If you would like to explore this topic further, the following blog posts written by our team may be helpful.
- Caring Transitions: Helping Families Navigate Life’s Big Moves
- Senior Care Consulting: Expert Guidance for Your Loved Ones
- Professional Guidance and Services to Help Your Loved Ones Age with Dignity
Planning early often provides more flexibility and peace of mind than waiting until change becomes unavoidable.

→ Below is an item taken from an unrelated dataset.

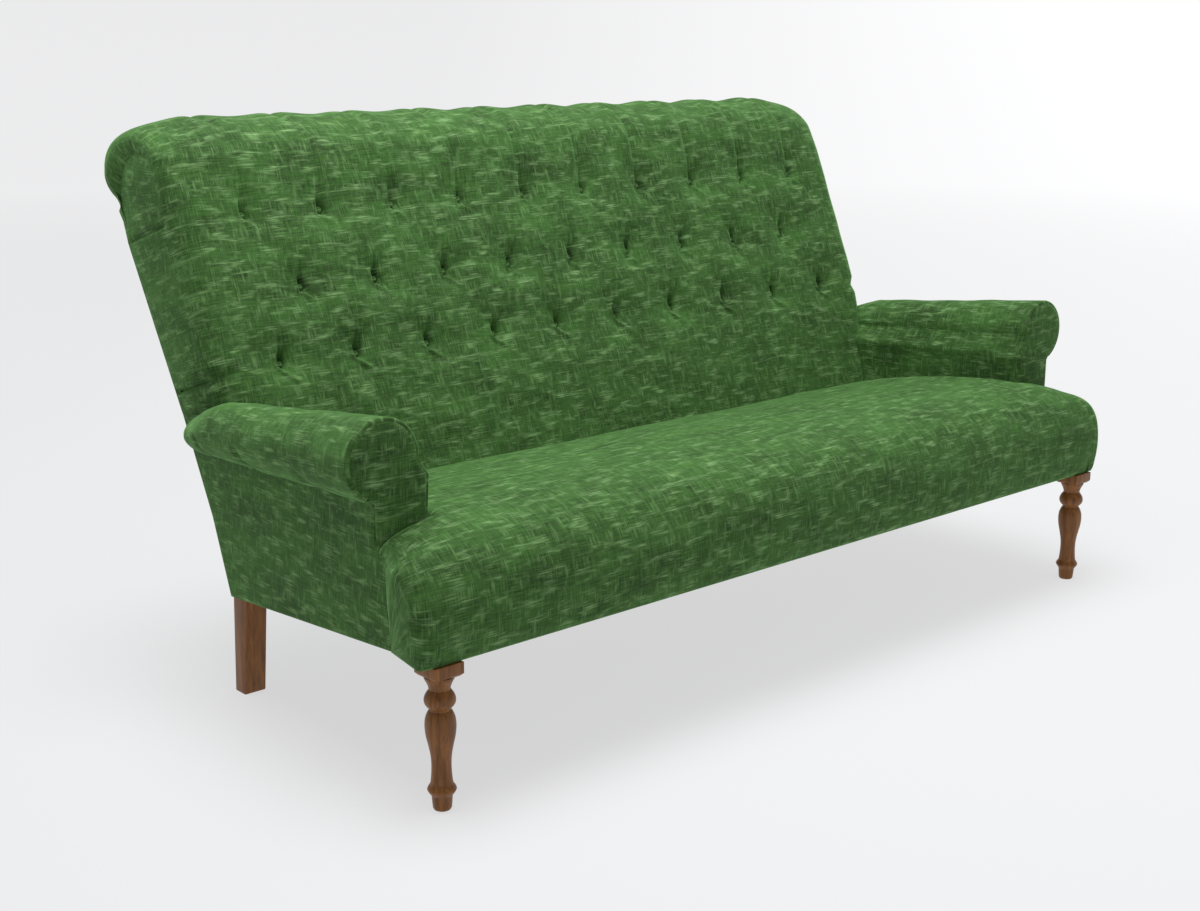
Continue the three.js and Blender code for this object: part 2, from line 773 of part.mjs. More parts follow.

How Long-Term Care Insurance Can Change the Cost Picture
Long term care insurance can meaningfully impact these projections, but only when the details are fully understood. Policies vary widely in benefit amounts, inflation protection, benefit periods, and the types of care covered. In some cases, a strong policy can narrow the cost gap between staying at home and moving to a CCRC. In other cases, particularly with older or lower benefit policies, the impact may be more limited. Any long-term financial plan should incorporate the specifics of your coverage to understand how it may reduce out of pocket costs over time.
*Important Disclosure
The cost estimates in this article are generalized projections based on publicly available data for the Kansas and Midwest region. Actual costs vary significantly depending on the specific community, level of care, geographic location, inflation, and personal circumstances. This information is intended for educational and planning purposes only and should not be interpreted as personalized financial advice. Clients should consult with their financial planner to evaluate their individual situation.